Idempotence is the property of certain operations in mathematics and computer science whereby they can be applied multiple times without changing the result beyond the initial application.

As we’re well aware Ansible is idempotent or rather it’s actions are idempotent. Not long ago, I was given a home test for an interview. One of the scenarios was an interesting one which brings us to the title of this post. Here’s the scenario as mentioned.

Your organisation must provide a single web server to host development code for all web developers. You are tasked with writing a playbook to configure this development web server.
The development web server must satisfy several requirements:
The development server configuration matches the production server configuration. The production server is configured using an Ansible role, developed by the organisation's infrastructure team.
Each developer is given a directory on the development server to host code and content. Each developer’s content is accessed using an assigned, nonstandard port.
SELinux is set to enforcing and targeted.

Your playbook will:
Use a role to configure directories and ports for each developer on the web server. You must write this role.
This role has a dependency on a role written by the organisation to configure Apache. You should define the dependency using version v4 of the organisational role.
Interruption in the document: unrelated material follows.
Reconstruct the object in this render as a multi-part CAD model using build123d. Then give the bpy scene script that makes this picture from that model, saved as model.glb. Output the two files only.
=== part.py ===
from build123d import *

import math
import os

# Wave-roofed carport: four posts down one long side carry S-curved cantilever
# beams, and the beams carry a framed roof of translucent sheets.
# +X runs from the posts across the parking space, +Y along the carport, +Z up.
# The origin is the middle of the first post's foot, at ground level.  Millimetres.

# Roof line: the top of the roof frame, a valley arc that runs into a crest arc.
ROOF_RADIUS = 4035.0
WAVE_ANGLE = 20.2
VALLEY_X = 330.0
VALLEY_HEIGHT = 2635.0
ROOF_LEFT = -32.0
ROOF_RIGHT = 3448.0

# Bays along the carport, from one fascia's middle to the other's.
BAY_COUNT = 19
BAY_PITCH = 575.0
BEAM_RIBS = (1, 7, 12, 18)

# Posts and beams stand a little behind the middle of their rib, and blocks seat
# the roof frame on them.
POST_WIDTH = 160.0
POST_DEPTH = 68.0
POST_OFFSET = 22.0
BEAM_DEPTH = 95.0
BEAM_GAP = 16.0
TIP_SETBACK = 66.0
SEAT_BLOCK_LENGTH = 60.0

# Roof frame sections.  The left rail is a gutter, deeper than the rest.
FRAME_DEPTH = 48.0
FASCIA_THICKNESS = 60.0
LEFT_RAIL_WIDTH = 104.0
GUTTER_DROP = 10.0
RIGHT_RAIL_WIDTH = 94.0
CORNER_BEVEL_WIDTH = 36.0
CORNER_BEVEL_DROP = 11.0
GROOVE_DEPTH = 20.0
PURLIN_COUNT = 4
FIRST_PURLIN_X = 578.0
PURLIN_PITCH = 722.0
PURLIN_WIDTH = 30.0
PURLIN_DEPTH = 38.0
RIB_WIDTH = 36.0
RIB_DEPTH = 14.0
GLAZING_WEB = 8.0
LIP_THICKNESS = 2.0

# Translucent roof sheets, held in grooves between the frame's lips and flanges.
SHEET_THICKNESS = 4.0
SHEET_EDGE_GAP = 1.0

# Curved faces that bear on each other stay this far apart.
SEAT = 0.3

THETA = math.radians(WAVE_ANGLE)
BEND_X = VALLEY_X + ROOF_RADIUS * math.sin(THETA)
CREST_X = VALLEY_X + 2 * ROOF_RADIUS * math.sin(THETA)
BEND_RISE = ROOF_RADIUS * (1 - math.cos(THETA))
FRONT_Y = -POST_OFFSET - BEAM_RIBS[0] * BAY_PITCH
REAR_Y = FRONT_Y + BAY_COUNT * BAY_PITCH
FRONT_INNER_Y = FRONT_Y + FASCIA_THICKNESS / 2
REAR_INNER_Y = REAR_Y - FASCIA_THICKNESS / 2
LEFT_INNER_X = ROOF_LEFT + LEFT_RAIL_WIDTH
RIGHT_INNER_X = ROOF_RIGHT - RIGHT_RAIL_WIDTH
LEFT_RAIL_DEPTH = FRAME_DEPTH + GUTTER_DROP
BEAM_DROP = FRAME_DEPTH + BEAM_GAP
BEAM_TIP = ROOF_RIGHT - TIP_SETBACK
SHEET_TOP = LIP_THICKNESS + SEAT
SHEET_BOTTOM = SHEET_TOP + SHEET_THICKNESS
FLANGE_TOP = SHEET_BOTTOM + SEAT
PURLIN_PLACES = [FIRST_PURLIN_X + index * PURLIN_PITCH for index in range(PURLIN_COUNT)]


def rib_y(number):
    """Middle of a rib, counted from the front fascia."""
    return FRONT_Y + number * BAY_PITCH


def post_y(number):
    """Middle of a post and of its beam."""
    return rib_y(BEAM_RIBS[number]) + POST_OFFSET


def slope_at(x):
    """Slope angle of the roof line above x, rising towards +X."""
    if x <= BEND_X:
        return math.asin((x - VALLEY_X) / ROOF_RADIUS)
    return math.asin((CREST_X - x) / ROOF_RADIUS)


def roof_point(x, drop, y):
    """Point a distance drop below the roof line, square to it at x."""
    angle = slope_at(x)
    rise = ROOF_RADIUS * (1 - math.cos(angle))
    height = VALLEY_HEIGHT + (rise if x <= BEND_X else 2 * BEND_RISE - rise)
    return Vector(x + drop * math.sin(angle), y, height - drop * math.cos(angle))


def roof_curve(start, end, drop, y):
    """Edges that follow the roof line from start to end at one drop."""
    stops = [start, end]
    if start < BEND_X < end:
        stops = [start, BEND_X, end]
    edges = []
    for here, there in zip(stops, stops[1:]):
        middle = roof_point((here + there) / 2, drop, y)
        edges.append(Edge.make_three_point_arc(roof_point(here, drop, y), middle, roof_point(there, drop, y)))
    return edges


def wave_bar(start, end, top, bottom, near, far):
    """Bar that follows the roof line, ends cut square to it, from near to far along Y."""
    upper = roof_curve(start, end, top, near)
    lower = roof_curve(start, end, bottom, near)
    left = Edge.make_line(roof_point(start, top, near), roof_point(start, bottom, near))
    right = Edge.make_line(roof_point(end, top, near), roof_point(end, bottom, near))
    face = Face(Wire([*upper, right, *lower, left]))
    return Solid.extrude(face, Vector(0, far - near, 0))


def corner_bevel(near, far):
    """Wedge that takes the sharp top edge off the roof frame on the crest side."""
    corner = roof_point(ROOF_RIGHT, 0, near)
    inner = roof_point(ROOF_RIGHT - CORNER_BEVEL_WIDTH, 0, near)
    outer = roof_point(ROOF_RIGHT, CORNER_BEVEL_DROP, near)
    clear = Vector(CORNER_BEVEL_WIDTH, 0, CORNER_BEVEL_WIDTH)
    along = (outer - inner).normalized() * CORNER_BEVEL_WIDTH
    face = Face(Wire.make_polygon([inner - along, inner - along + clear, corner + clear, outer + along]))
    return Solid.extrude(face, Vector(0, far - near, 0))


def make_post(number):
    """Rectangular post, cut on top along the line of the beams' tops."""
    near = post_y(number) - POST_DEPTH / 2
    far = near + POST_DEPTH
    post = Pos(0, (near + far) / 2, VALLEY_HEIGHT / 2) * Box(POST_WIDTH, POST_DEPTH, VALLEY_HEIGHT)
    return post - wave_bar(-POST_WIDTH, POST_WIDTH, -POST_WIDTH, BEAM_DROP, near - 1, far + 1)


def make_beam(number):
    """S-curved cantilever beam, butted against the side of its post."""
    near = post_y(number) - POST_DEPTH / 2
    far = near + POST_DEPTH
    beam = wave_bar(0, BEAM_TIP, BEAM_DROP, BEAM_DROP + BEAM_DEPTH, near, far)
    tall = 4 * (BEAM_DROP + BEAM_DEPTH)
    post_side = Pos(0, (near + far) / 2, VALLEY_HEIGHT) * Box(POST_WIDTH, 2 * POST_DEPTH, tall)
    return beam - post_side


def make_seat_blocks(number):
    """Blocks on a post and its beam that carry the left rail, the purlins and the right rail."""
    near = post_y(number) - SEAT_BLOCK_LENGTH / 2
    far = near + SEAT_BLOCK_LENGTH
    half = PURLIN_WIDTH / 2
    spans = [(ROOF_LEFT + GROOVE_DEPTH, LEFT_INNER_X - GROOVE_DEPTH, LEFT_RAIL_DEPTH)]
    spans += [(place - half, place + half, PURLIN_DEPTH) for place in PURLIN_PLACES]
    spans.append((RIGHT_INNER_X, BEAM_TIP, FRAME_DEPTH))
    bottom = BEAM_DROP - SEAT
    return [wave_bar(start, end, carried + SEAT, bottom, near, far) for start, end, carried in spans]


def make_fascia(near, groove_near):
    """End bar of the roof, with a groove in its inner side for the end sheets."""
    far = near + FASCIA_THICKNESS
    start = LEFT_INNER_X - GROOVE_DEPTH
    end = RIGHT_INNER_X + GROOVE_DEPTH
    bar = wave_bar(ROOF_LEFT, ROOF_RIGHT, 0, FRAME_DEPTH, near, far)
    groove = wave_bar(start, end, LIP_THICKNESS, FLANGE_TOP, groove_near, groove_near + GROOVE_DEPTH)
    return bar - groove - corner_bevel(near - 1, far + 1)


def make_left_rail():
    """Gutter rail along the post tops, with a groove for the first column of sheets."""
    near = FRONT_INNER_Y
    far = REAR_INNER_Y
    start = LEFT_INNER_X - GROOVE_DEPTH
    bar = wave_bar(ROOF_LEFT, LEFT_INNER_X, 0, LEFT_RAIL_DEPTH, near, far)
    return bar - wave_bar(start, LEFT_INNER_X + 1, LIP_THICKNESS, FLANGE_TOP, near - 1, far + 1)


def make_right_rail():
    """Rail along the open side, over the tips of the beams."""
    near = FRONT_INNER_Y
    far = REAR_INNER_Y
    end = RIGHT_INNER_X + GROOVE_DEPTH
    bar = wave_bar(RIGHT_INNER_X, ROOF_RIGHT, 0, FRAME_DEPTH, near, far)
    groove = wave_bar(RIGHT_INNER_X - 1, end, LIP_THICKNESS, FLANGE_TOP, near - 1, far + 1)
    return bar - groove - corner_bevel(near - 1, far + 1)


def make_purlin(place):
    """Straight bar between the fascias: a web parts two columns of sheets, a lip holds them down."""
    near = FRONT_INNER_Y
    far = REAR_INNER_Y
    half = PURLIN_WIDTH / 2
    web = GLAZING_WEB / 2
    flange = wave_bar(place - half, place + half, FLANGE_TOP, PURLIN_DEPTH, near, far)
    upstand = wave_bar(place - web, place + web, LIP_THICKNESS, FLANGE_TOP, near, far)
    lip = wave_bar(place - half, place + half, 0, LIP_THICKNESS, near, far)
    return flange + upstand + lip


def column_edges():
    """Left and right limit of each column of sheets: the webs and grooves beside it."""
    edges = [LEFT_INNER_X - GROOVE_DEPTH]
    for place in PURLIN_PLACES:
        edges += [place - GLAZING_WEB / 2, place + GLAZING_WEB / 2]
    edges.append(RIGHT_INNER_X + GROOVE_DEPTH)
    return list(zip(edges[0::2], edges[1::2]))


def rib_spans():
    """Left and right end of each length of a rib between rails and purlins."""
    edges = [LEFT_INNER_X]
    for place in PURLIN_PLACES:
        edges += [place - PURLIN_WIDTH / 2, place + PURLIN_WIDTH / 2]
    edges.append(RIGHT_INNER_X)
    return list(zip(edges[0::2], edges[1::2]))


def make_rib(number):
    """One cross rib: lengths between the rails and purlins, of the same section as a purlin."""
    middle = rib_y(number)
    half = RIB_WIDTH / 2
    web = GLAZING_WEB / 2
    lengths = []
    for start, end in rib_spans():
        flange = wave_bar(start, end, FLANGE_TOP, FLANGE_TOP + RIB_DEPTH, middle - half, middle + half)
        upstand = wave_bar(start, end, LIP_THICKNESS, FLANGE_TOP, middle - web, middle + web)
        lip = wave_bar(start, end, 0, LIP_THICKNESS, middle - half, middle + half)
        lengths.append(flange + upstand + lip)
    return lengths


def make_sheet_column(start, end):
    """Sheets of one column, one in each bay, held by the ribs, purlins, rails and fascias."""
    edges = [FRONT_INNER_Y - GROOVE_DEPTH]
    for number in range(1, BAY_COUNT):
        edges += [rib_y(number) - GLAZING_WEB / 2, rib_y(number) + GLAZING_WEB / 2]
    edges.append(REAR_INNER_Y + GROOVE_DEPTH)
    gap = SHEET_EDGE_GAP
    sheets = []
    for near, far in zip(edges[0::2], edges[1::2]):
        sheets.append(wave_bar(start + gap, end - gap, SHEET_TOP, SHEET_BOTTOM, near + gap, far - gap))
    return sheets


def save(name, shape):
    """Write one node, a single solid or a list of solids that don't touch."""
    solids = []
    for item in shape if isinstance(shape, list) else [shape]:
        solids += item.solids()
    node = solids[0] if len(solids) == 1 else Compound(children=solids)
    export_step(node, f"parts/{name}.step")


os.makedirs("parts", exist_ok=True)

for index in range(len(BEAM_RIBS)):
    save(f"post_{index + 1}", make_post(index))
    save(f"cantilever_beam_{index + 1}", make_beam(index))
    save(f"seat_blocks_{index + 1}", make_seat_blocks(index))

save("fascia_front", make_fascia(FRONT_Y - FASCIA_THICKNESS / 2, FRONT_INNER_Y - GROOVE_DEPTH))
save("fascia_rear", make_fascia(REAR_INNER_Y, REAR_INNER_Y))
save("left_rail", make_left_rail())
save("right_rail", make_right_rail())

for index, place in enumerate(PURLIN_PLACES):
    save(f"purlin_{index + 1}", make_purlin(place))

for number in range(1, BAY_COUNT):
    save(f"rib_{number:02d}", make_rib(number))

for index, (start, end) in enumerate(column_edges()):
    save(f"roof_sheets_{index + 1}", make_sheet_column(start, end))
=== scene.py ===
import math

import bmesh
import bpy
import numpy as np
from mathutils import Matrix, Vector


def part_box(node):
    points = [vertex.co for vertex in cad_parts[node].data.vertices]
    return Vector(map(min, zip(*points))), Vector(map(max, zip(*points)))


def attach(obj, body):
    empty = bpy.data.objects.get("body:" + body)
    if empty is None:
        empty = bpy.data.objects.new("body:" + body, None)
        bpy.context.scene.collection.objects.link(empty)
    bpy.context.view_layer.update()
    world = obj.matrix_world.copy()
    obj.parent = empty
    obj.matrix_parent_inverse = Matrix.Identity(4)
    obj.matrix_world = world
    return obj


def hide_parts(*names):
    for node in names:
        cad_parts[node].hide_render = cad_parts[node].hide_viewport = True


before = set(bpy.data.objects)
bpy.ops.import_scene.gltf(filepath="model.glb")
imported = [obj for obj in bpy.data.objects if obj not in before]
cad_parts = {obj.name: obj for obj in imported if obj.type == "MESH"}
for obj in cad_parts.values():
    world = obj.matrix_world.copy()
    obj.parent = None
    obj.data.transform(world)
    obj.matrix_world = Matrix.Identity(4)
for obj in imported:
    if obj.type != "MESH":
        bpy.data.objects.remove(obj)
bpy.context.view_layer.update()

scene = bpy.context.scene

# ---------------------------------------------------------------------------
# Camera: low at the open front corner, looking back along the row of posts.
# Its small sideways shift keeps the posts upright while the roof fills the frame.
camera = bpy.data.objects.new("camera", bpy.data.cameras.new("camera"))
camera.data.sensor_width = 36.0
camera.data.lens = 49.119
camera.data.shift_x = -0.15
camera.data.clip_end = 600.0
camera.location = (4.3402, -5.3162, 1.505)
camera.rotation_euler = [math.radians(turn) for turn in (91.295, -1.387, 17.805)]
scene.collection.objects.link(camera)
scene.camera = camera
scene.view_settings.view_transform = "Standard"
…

The ULL of the dependency’s
repository is: git@internaltest.example.com:infra/ apache
Write one simple playbook to manage the SELINUX in enforcing mode on all the machine.

The interesting bit was “Each developer’s content is accessed using an assigned, nonstandard port.” So how do we assign a nonstandard port that’s unique to individual developers. Well, you can generate a random number and assign it; But then if we run the playbook again it will change.

So we need a random number that does not change. This excellent SO answer and the related Ansible documentation helped.

The complete playbook along with TestInfra tests to verify the playbook can be found at https://bitbucket.org/kottapar/setup_dev

It has a well-written guide too :-)Feel free to clone and give it a try.

But if you want the TL;DR then here’s how I defined the variable in the roles defaults.

# Generate an idempotent random port number for the dev_user in the range 1024–32767dev_port: “{{ 32767 | random(1024, seed=dev_user) }}”

I’m generating a random port value between 1024 and 32767 and seeding it from the dev_user value. This is the developer’s username that’s entered when the playbook is ran. If the playbook is ran a second time, the corresponding port number for the developer will not change.